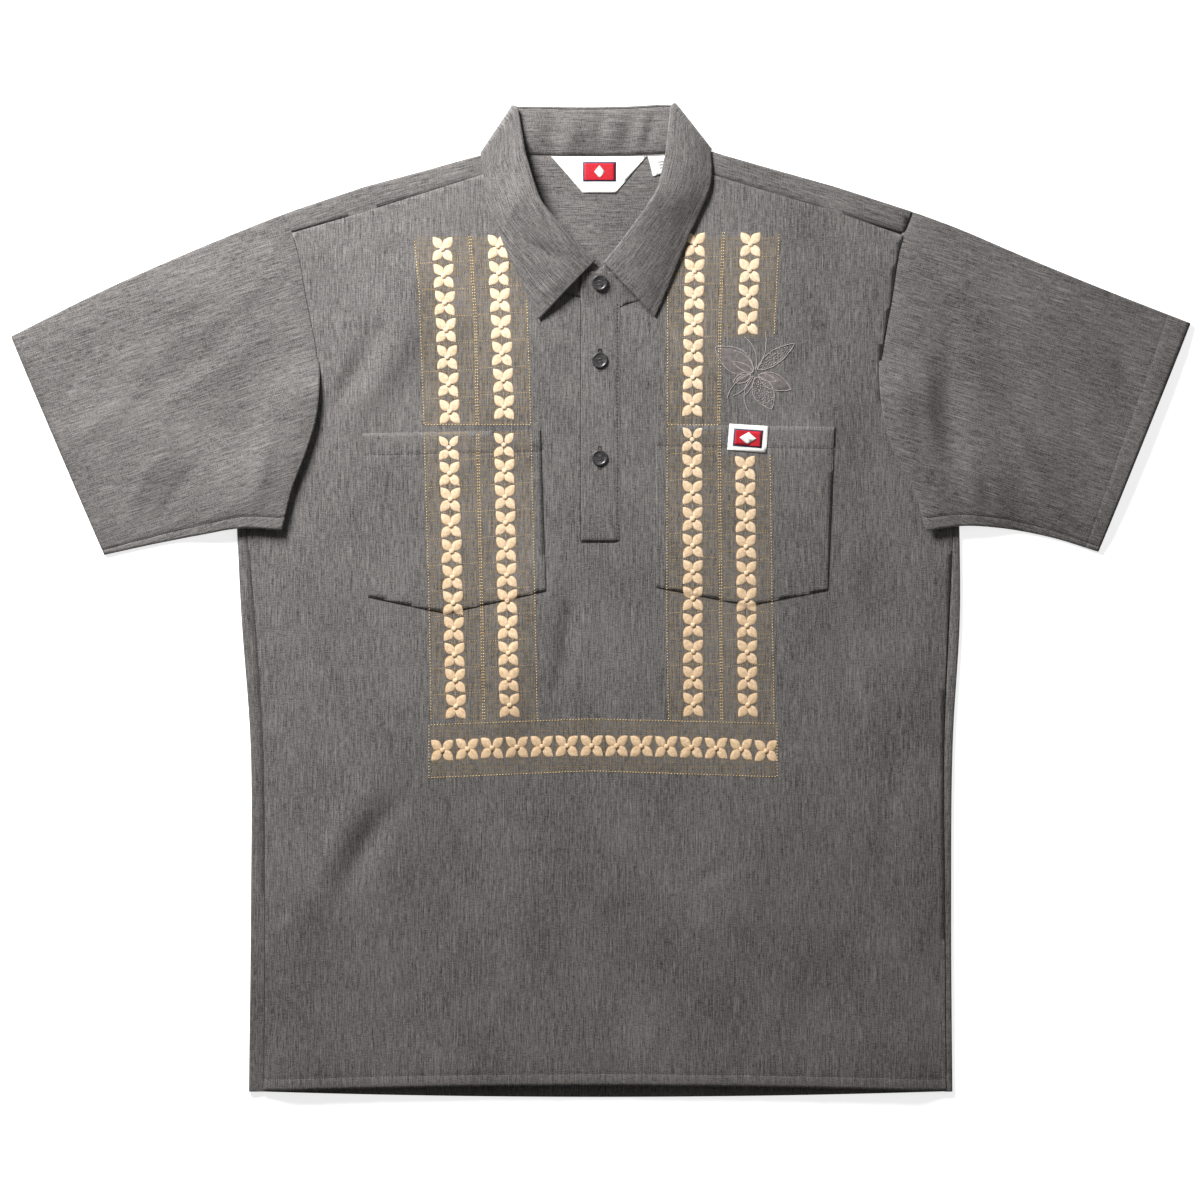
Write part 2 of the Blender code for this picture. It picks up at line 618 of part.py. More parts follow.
def sleeve_plan(side, u, v):
    """A point of the sleeve laid flat: u from armhole to hem, v from upper to lower fold."""
    top = Vector(read(SLEEVES, "along", f"{side}_top", u))
    bottom = Vector(read(SLEEVES, "along", f"{side}_bottom", u))
    first = Vector(getattr(SLEEVES[0], f"{side}_top"))
    straight = first.lerp(Vector(getattr(SLEEVES[0], f"{side}_bottom")), v)
    armhole = Vector((armhole_x(side, straight.y) + outward(side) * SEAM_GAP / 2, straight.y))
    return top.lerp(bottom, v) + (armhole - straight) * (1 - u) ** 2


def sleeve_ring(side, u, across):
    """One closed ring of the sleeve, its upper layer first."""
    top, bottom = sleeve_plan(side, u, 0), sleeve_plan(side, u, 1)
    inset = FOLD_REACH / (bottom - top).length
    upper, lower = [], []
    for i in range(across + 1):
        point = sleeve_plan(side, u, inset + (1 - 2 * inset) * i / across)
        low = LOW_LAYER + sleeve_lift(side, point.x, point.y)
        upper.append((point.x, point.y, low + 2 * FOLD_RADIUS))
        lower.append((point.x, point.y, low))
    down = (bottom - top).normalized()
    ring = list(upper)
    for ends, direction in (((upper[-1], lower[-1]), down), ((lower[0], upper[0]), -down)):
        middle = (Vector(ends[0]) + Vector(ends[1])) / 2
        arm = (Vector(ends[0]) - Vector(ends[1])) / 2
        for turn in (45, 90, 135):
            angle = math.radians(turn)
            reach = Vector((*direction, 0)) * FOLD_RADIUS * math.sin(angle)
            ring.append(tuple(middle + arm * math.cos(angle) + reach))
        if ends[0] == upper[-1]:
            ring += lower[::-1]
    return ring


def make_sleeve(side, parent):
    rings = [sleeve_ring(side, u, SLEEVE_FACES_ACROSS) for u in SLEEVE_STATIONS]
    sheet = strip(rings, closed=True)
    bmesh.ops.recalc_face_normals(sheet, faces=sheet.faces)
    return thicken(finish(f"sleeve_{side}", sheet, "cloth", parent))


# ---- placket, pockets and labels ----


def make_flat_piece(name, outline, z_of, kind, parent, cuts=None):
    sheet = cut_sheet(outline, grid_cuts(outline) if cuts is None else cuts)
    shape(sheet, lambda x, y: (x, y, z_of(x, y)))
    return thicken(finish(name, sheet, kind, parent))


def above_front(layers):
    """The height of the layer of cloth that lies so many layers above the front."""
    return lambda x, y: front_z(x, y) + layers * (CLOTH + SEAM_GAP)


def on_yoke(x, y):
    return LOW_LAYER + neck_rise(x, y) + CLOTH + SEAM_GAP


def make_placket(parent):
    half = UNDER_BAND_HALF_WIDTH
    low, high = SLOT_BOTTOM + SEAM_GAP, PLACKET_TOP
    under = ((-half, low), (half, low), (half, high), (-half, high))
    make_flat_piece("placket_under", under, above_front(0), "cloth", parent)
    top = (
        (PLACKET_LEFT, PLACKET_BOTTOM),
        (PLACKET_RIGHT, PLACKET_BOTTOM),
        (PLACKET_RIGHT, PLACKET_TOP + 0.2),
        (PLACKET_LEFT, PLACKET_TOP + 0.2),
    )
    make_flat_piece("placket_top", top, above_front(1), "cloth", parent)


def make_pockets_and_labels(parent):
    make_flat_piece("pocket_right", POCKET_RIGHT, above_front(1), "cloth", parent)
    make_flat_piece("pocket_left", POCKET_LEFT, above_front(1), "cloth", parent)
    make_flat_piece("pocket_label", POCKET_LABEL, above_front(2), "label", parent)
    levels = [((0, y), (0, 1)) for y in (NECK_RISE_FROM + NECK_RISE_LENGTH,)]
    make_flat_piece("neck_label", NECK_LABEL, on_yoke, "label", parent, levels)
    make_flat_piece("size_label", SIZE_LABEL, on_yoke, "label", parent, levels)


# ---- collar ----


def collar_stations():
    """Each station round the collar: seam, stand's top, roll's middle, edge, and the way
    from the stand to the leaf. They run from the right front over the back to the left."""
    Station = namedtuple("Station", "seam top roll edge off")
    up = Vector((0, 0, 1))

    def front(side):
        rows = []
        for angle in neck_angles():

            def column(name):
                return read(COLLAR_FRONT, "neck", name, angle)

            x, y = neckline(angle * outward(side))
            lap = STAND_OVERLAP * max(1 - angle / STAND_LAP_ENDS, 0.0) if side == "left" else 0.0
            seam = Vector((x, y + SEAM_GAP, HIGH_LAYER + neck_rise(x, y) + lap))
            roll = Vector((*column(f"{side}_roll"), column("roll_z") + lap))
            edge = Vector((*column(f"{side}_edge"), column("edge_z")))
            rows.append(Station(seam, roll - up * ROLL_RADIUS, roll, edge, up))
        return rows

    def corner(side):
        axes = CORNER_RIGHT if side == "right" else CORNER_LEFT
        roll, edge = Vector(axes.roll), Vector(axes.edge)
        seam_x = axes.seam_x - outward(side) * 2 * SEAM_GAP
        rows = []
        for turn in (0, 36, 72, 108, 144, 180):
            angle = math.radians(turn)
            seam = Vector(fold_shoulder(seam_x, (math.pi - angle) * FOLD_RADIUS))
            seam.y += SEAM_GAP * turn / 180
            off = []
            for start in (seam, edge):
                run = (roll - start).to_2d().normalized().to_3d()
                away = Vector((-run.y, run.x, 0)) * (1 if side == "right" else -1)
                off.append(up * math.cos(angle) + away * math.sin(angle))
            stand, leaf = off
            clear = run * LEAF_CLEARS_YOKE * math.sin(angle)
            middle = roll + leaf * (LEAF_FOLD_AT_ROLL - ROLL_RADIUS)
            rows.append(
                Station(
                    seam,
                    roll + stand * STAND_FOLD_RADIUS,
                    middle,
                    edge + leaf * LEAF_FOLD_AT_EDGE + clear,
                    leaf,
                )
            )
        return rows

    back = []
    for row in COLLAR_BACK:
        seam = Vector((*row.seam, LOW_LAYER + NECK_RISE))
        roll = Vector((*row.roll, LOW_LAYER + ROLL_RADIUS))
        edge = Vector((*row.edge, LOW_LAYER))
        back.append(Station(seam, roll + up * ROLL_RADIUS, roll, edge, -up))
    right = front("right") + corner("right")
    left = front("left") + corner("left")
    return right + back + left[::-1]


def stand_ends():
    """The sections of the stand's two rounded ends, from the free end inwards."""
    ends = []
    for table, lap in ((STAND_END_RIGHT, 0.0), (STAND_END_LEFT, STAND_OVERLAP)):
        sections = []
        for row in table:
            seam = (*row.seam, HIGH_LAYER + lap)
            sections.append(points_between(seam, (*row.top, row.top_z), 3))
        ends.append(sections)
    return ends


def make_stand(parent):
    right_end, left_end = stand_ends()
    sections = []
    for station in collar_stations():
        way = (station.seam - station.top).normalized() * SEAM_GAP
        sections.append(points_between(tuple(station.seam), tuple(station.top + way), 3))
    sheet = strip(right_end + sections + left_end[::-1])
    return thicken(finish("collar_stand", sheet, "cloth", parent))


def make_leaf(parent):
    sections = []
    for station in collar_stations():
        run = (station.edge - station.roll).to_2d().normalized()
        inward = Vector((-run.x, -run.y, 0))
        section = []
        for turn in (0, 45, 90, 135, 180):
            angle = math.radians(turn)
            arm = inward * math.sin(angle) - station.off * math.cos(angle)
            section.append(tuple(station.roll + arm * ROLL_RADIUS))
        section += points_between(section[-1], tuple(station.edge), 4)[1:]
        sections.append(section)
    return thicken(finish("collar_leaf", strip(sections), "cloth", parent))


# ---- buttons ----


def turned_button(name):
    """A four-hole button with a raised rim, its underside at z = 0."""
    radius = BUTTON_DIAMETER / 2
    profile = [
        (0.001, BUTTON_THICKNESS - BUTTON_DISH),
        (radius - BUTTON_RIM - 0.6, BUTTON_THICKNESS - BUTTON_DISH),
        (radius - BUTTON_RIM, BUTTON_THICKNESS),
        (radius - 0.5, BUTTON_THICKNESS),
        (radius, BUTTON_THICKNESS - 0.6),
        (radius, 0.7),
        (radius - 0.9, 0.0),
        (0.001, 0.0),
    ]
    body = bmesh.new()
    ring = [body.verts.new((r * MM, 0, z * MM)) for r, z in profile]
    edges = [body.edges.new(pair) for pair in zip(ring, ring[1:])]
    bmesh.ops.spin(
        body,
        geom=ring + edges,
        axis=(0, 0, 1),
        cent=(0, 0, 0),
        angle=math.tau,
        steps=BUTTON_SEGMENTS,
        use_merge=True,
    )
    bmesh.ops.remove_doubles(body, verts=body.verts, dist=2e-6)
    bmesh.ops.recalc_face_normals(body, faces=body.faces)
    mesh = bpy.data.meshes.new(name)
    body.to_mesh(mesh)
    body.free()
    return mesh


def hole_cutter():
    """Four pins that cut the buttons' holes."""
    pins = bmesh.new()
    for i in range(4):
        turn = math.radians(45 + 90 * i)
        reach = BUTTON_HOLE_PITCH / math.sqrt(2)
        place = Matrix.Translation(Vector((math.cos(turn), math.sin(turn), 0)) * reach * MM)
        bmesh.ops.create_cone(
            pins,
            cap_ends=True,
            segments=10,
            radius1=BUTTON_HOLE / 2 * MM,
            radius2=BUTTON_HOLE / 2 * MM,
            depth=4 * BUTTON_THICKNESS * MM,
            matrix=place,
        )
    mesh = bpy.data.meshes.new("hole_cutter")
    pins.to_mesh(mesh)
    pins.free()
    return mesh


def make_button(name, place, tilt, parent):
    """A button at a place in millimetres, tipped round X, with its own hole cutter."""
    obj = bpy.data.objects.new(name, turned_button(name))
    cutter = bpy.data.objects.new(f"{name}_holes", hole_cutter())
    for item in (obj, cutter):
        bpy.context.scene.collection.objects.link(item)
        item.parent = parent
        item.location = Vector(place) * MM
        item.rotation_euler = (tilt, 0, 0)
    cutter.hide_render = True
    cutter.display_type = "WIRE"
    holes = obj.modifiers.new("holes", "BOOLEAN")
    holes.object = cutter
    holes.operation = "DIFFERENCE"
    paint(obj, "button")
    obj.data.shade_smooth()
    obj.data.set_sharp_from_angle(angle=math.radians(35))


def make_buttons(parent):
    x, y = BUTTON_ON_STAND
    end, near = STAND_END_LEFT[-1], COLLAR_FRONT[0]
    seam_z = HIGH_LAYER + STAND_OVERLAP
    top_y = (end.top[1] + near.left_roll[1]) / 2
    top_z = (end.top_z + near.roll_z - ROLL_RADIUS + STAND_OVERLAP) / 2
    tilt = math.atan2(top_z - seam_z, top_y - PLACKET_TOP)
    z = seam_z + (y - PLACKET_TOP) * math.tan(tilt)
    make_button("button_1", (x, y, z + CLOTH / 2 + 2 * SEAM_GAP), tilt, parent)
    for i, (x, y) in enumerate(BUTTONS_ON_BAND):
        z = above_front(1)(x, y) + CLOTH / 2 + SEAM_GAP
        make_button(f"button_{i + 2}", (x, y, z), 0.0, parent)


def main():
    for obj in list(bpy.data.objects):
        bpy.data.objects.remove(obj, do_unlink=True)
    shirt = bpy.data.objects.new("shirt", None)
    bpy.context.scene.collection.objects.link(shirt)
    make_back(shirt)
    make_front(shirt)
    make_yoke(shirt)
    for side in ("right", "left"):
        make_sleeve(side, shirt)
    make_stand(shirt)
    make_leaf(shirt)
    make_placket(shirt)
    make_pockets_and_labels(shirt)
    make_buttons(shirt)


main()
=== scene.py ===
# A barong style pullover shirt in grey chambray, laid flat and face up on a pale table. Lengths are in
# millimetres until a mesh is made. The wearer's right side is at -X, and the hem is at -Y.
import math

import bmesh
import bpy
import numpy as np
from mathutils import Matrix, Vector


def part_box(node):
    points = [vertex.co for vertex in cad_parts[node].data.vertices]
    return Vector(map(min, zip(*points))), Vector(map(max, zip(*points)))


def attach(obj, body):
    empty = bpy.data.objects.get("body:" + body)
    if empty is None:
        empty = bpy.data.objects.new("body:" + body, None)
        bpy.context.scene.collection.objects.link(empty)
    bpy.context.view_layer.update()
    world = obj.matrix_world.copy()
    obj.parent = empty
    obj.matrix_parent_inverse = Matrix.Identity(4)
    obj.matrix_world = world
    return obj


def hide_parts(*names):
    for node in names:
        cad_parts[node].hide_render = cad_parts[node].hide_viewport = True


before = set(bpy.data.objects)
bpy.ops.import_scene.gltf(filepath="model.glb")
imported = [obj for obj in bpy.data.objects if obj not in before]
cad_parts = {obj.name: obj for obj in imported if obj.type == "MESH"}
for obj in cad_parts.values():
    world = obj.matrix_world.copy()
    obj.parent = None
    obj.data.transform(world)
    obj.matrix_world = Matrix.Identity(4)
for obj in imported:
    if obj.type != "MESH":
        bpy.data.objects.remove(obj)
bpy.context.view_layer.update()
mm = 0.001
outward = {"right": -1, "left": 1}


# Small helpers


def smooth(t):  # 0 below 0, 1 above 1
    t = np.clip(t, 0.0, 1.0)
    return t * t * (3 - 2 * t)


def curveAt(keys, values, at):  # a smooth curve through a table's points
    keys, values = np.asarray(keys, float), np.asarray(values, float)
    at = np.clip(np.asarray(at, float), keys[0], keys[-1])
    slopes = np.gradient(values, keys)
    i = np.clip(np.searchsorted(keys, at, side="right") - 1, 0, len(keys) - 2)
    gap = keys[i + 1] - keys[i]
    t = (at - keys[i]) / gap
    start = (2 * t**3 - 3 * t**2 + 1) * values[i] + (t**3 - 2 * t**2 + t) * gap * slopes[i]
    return start + (3 * t**2 - 2 * t**3) * values[i + 1] + (t**3 - t**2) * gap * slopes[i + 1]


def dense(points, step):  # a path with a point about every step, corners kept
    points = np.asarray(points, float)
    path = [points[0]]
    for a, b in zip(points, points[1:]):
        count = max(1, round(float(np.linalg.norm(b - a)) / step))
        path += [a + (b - a) * i / count for i in range(1, count + 1)]
    return np.array(path)


def spaced(points, pitch):  # points at an even pitch along a path, with the way it runs
    points = np.asarray(points, float)
    lengths = np.linalg.norm(np.diff(points, axis=0), axis=1)
    reach = np.concatenate([[0], np.cumsum(lengths)])
    count = max(2, int(reach[-1] / pitch))
    at = (np.arange(count) + 0.5) * reach[-1] / count
    places = np.stack([np.interp(at, reach, points[:, k]) for k in range(points.shape[1])], 1)
    i = np.clip(np.searchsorted(reach, at) - 1, 0, len(lengths) - 1)
    run = points[i + 1] - points[i]
    return places, np.arctan2(run[:, 1], run[:, 0])


def insideBy(corners, x, y):  # how far a point is inside a convex outline, below 0 outside it
    corners = np.asarray(corners, float)
    centre = corners.mean(0)
    reach = np.full(np.shape(x), 1e9)
    for a, b in zip(corners, np.roll(corners, -1, 0)):
        normal = np.array([b[1] - a[1], a[0] - b[0]]) / np.linalg.norm(b - a)
        side = np.sign((centre - a) @ normal)
        reach = np.minimum(reach, ((x - a[0]) * normal[0] + (y - a[1]) * normal[1]) * side)
    return reach


# The shirt's cut and how it lies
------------
→ Required work
Take the lines above from the first through the one containing "return top.lerp(bottom, v)" and reproduce them exactly; include nothing else.

→ Final answer
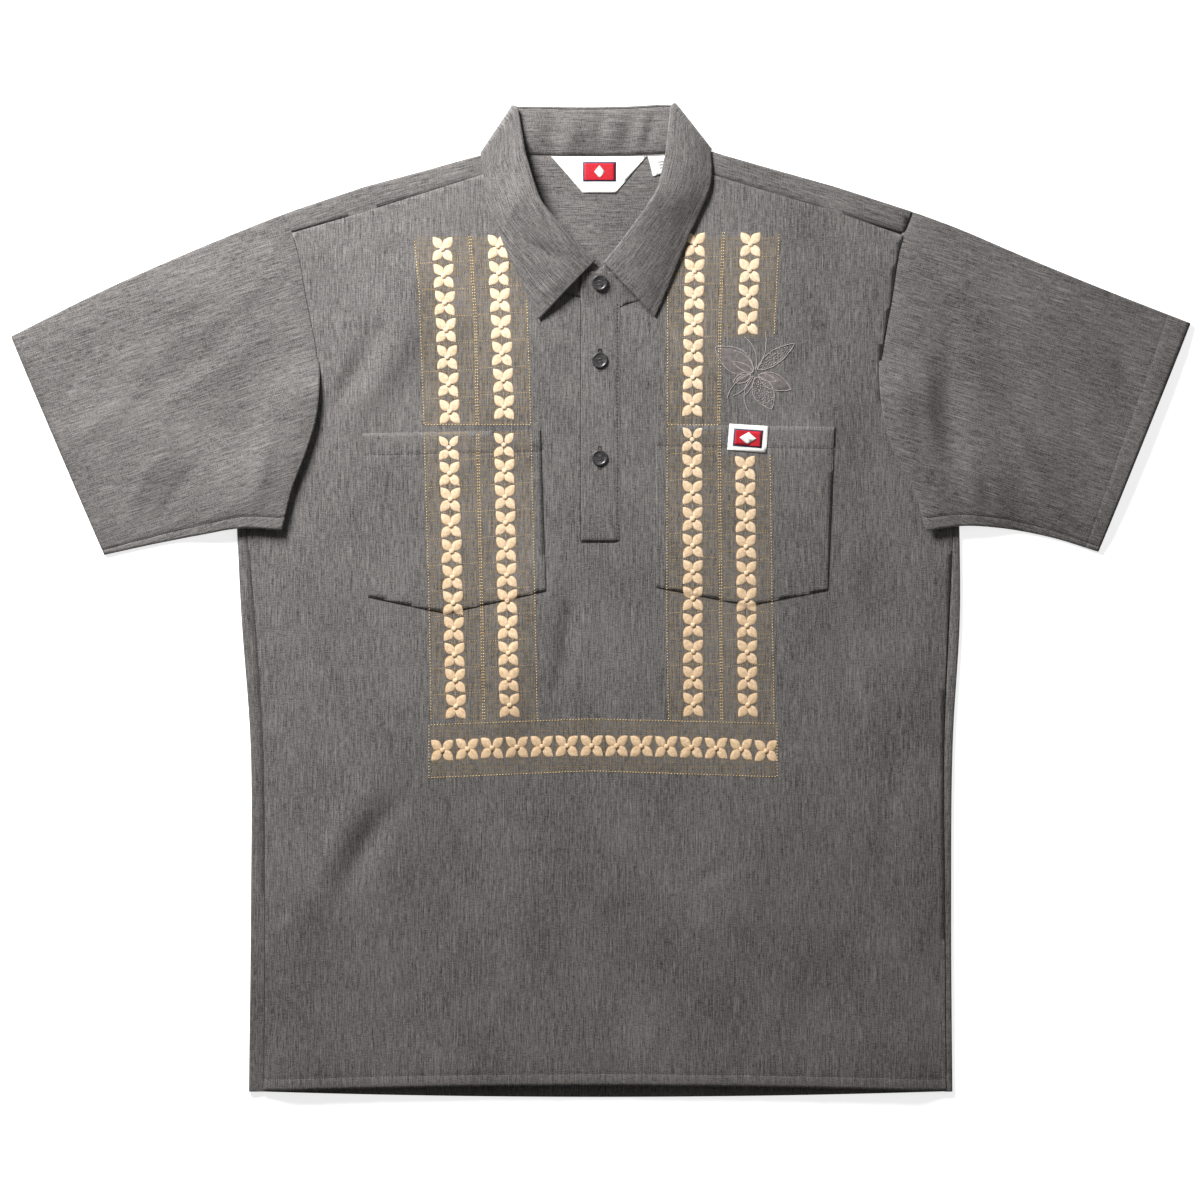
Write part 2 of the Blender code for this picture. It picks up at line 618 of part.py. More parts follow.
def sleeve_plan(side, u, v):
    """A point of the sleeve laid flat: u from armhole to hem, v from upper to lower fold."""
    top = Vector(read(SLEEVES, "along", f"{side}_top", u))
    bottom = Vector(read(SLEEVES, "along", f"{side}_bottom", u))
    first = Vector(getattr(SLEEVES[0], f"{side}_top"))
    straight = first.lerp(Vector(getattr(SLEEVES[0], f"{side}_bottom")), v)
    armhole = Vector((armhole_x(side, straight.y) + outward(side) * SEAM_GAP / 2, straight.y))
    return top.lerp(bottom, v) + (armhole - straight) * (1 - u) ** 2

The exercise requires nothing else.